## Task goal:
Reading down the listing below, count the lines where the word "joints" shows up, then give only that count.

## Available data:
◇ ◇ ◇ ◇ ◇

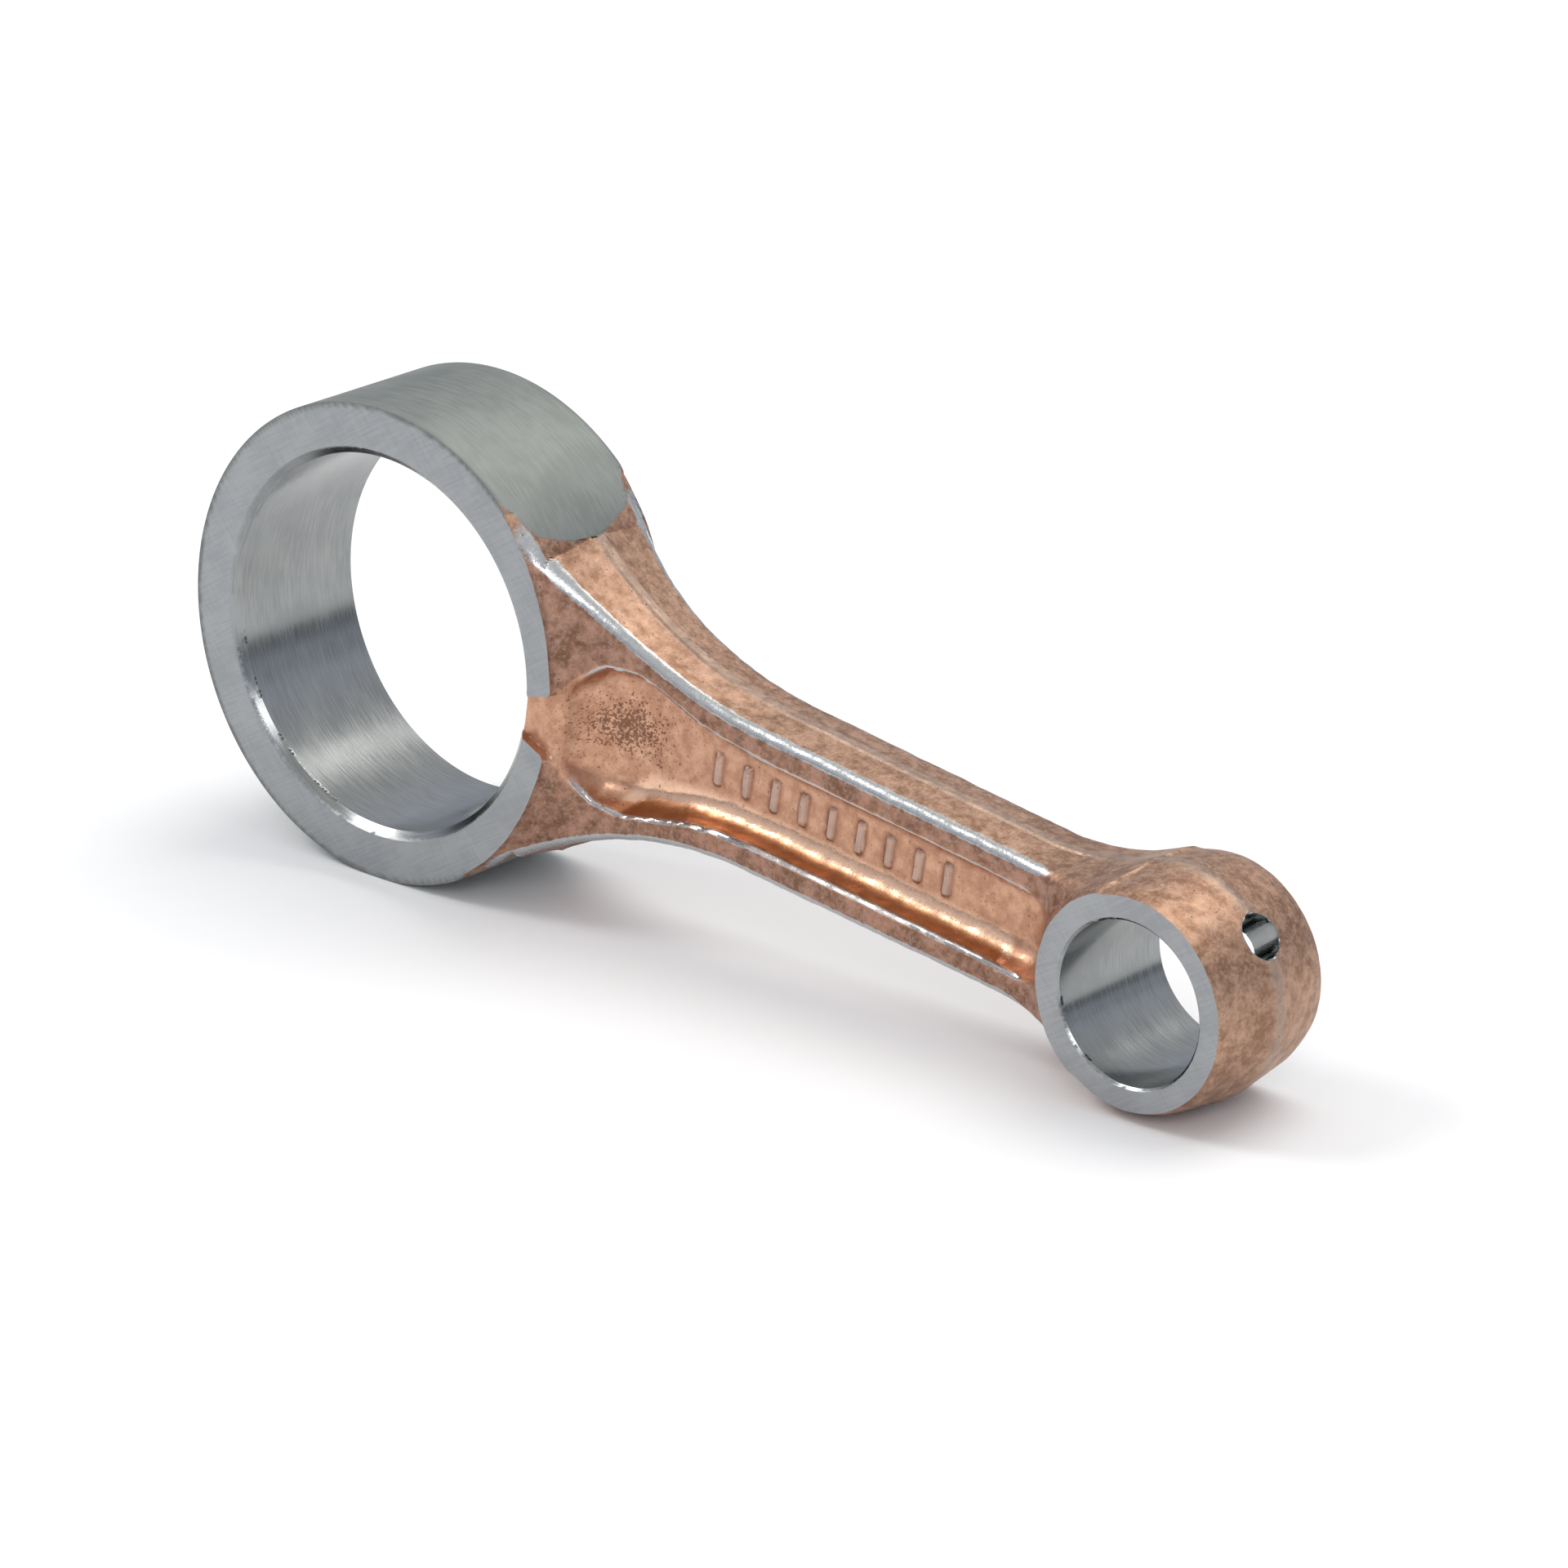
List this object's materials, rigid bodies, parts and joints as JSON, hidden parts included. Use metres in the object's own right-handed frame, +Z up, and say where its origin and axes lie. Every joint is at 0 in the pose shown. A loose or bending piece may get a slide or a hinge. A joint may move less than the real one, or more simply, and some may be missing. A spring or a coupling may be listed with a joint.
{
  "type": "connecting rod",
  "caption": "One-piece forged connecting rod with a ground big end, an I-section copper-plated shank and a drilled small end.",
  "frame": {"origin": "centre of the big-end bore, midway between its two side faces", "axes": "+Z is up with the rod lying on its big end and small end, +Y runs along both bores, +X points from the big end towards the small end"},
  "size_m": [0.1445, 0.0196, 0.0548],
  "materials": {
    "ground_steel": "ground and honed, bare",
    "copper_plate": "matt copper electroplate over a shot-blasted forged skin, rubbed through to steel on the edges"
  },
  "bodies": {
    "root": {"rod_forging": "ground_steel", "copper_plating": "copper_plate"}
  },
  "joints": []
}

◇ ◇ ◇ ◇ ◇

## Answer to the task:
2